[THE EXERCISE] Copy the first line of the material below and every later line through the line containing "const foldStep = 2.2;", without any other output.

[SUPPLIED INFORMATION]

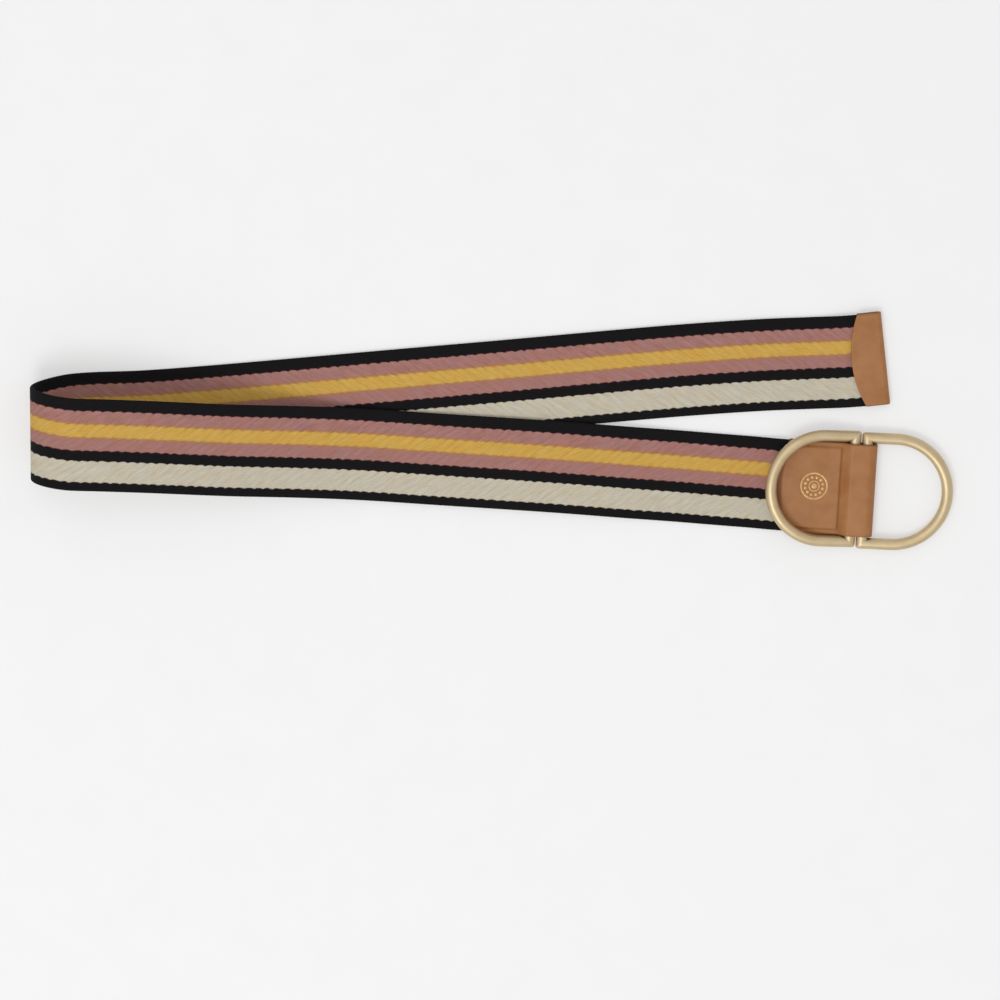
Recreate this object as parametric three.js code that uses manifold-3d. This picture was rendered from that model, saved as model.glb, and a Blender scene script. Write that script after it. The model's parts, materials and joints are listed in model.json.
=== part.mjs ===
// A striped web belt lying folded over on itself: a woven strap with a leather tip on its tail, and a
// leather tab at its other end that holds two D-rings by their straight bars.
// Millimetres, +Z up, resting on Z = 0. The fold is at -X, the tip and the rings are at +X, and the
// tail lies to +Y under the front half of the strap. The origin is the middle of the footprint.
import * as THREE from 'three';
import { mergeVertices } from 'three/addons/utils/BufferGeometryUtils.js';
import Module from 'manifold-3d';

const wasm = await Module();
wasm.setup();

// Clearance between neighbouring pieces
const gap = 0.3;

// Woven strap
const webWidth = 50;
const webThickness = 2;
const webEdgeChamfer = 0.5;

// Fold: its overall height, how far back its crest lies, and the sideways step of the strap round it
const foldHeight = 36.5;
const foldReach = 25;
const foldStep = 2.2;

// Tail and front, from the fold's outer end to the end of the tip and of the tab, with their headings
const tailLength = 458;
const tailAngle = 4.66;
const frontLength = 452.6;
const frontAngle = -4.31;

// Lengths over which the front sinks from the crest to the tail, from the tail to the table, and
// over which the strap climbs from the table into the leather
const crestFall = 170;
const tailFall = 50;
const leatherClimb = 20;

// Leather: thickness, width, lengths, and the bows of the rounded edges that face the strap
const leather = 1.2;
const leatherWidth = 50.2;
const tipLength = 18.3;
const tipBow = 5.5;
const tabLength = 50.1;
const tabBow = 3;

// The tab's lower leaf stands out beside the upper one by leafMargin and ends short of it by leafInset
const leafMargin = 1.2;
const leafInset = 0.3;

// The tip and the tab sit on the strap turned a little out of its line
const tipTurn = 1.6;
const tabTurn = 1.1;

// Raised panel pressed into the top of the tab
const panelLift = 1;
const panelSideInset = 2.5;
const panelEndInset = 2.5;
const panelBevel = 1.2;

// D-rings: wire, play beside the leather, depth from the bar's back to the arc's front, corner radius
// of the wire's centre line, how much that radius changes per millimetre across the wire, the tightest
// radius inside a corner, and the space between the two bars
const ringWire = 6.1;
const ringPlay = 0.6;
const ringDepth = 50.5;
const ringCorner = 0.6;
const cornerSpread = 0.35;
const tightestCorner = 0.15;
const barSpace = 0.5;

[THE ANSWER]
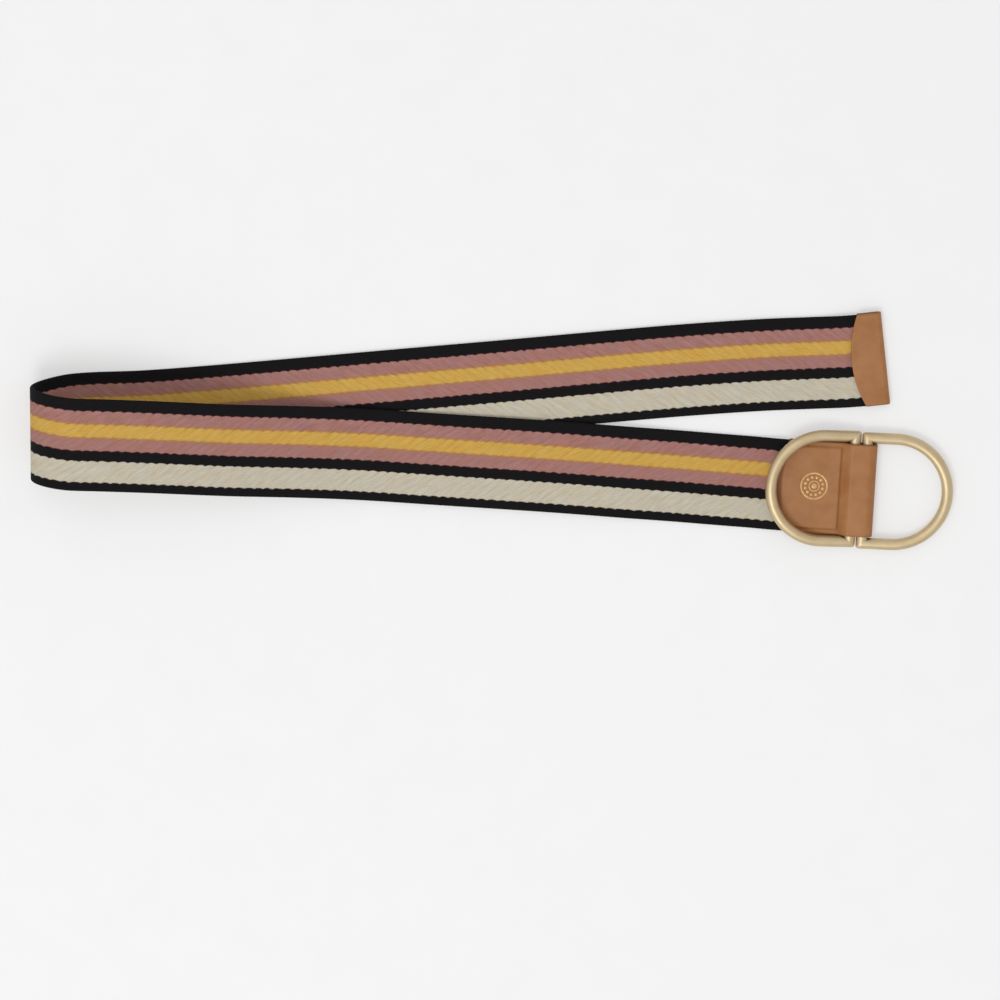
Recreate this object as parametric three.js code that uses manifold-3d. This picture was rendered from that model, saved as model.glb, and a Blender scene script. Write that script after it. The model's parts, materials and joints are listed in model.json.
=== part.mjs ===
// A striped web belt lying folded over on itself: a woven strap with a leather tip on its tail, and a
// leather tab at its other end that holds two D-rings by their straight bars.
// Millimetres, +Z up, resting on Z = 0. The fold is at -X, the tip and the rings are at +X, and the
// tail lies to +Y under the front half of the strap. The origin is the middle of the footprint.
import * as THREE from 'three';
import { mergeVertices } from 'three/addons/utils/BufferGeometryUtils.js';
import Module from 'manifold-3d';

const wasm = await Module();
wasm.setup();

// Clearance between neighbouring pieces
const gap = 0.3;

// Woven strap
const webWidth = 50;
const webThickness = 2;
const webEdgeChamfer = 0.5;

// Fold: its overall height, how far back its crest lies, and the sideways step of the strap round it
const foldHeight = 36.5;
const foldReach = 25;
const foldStep = 2.2;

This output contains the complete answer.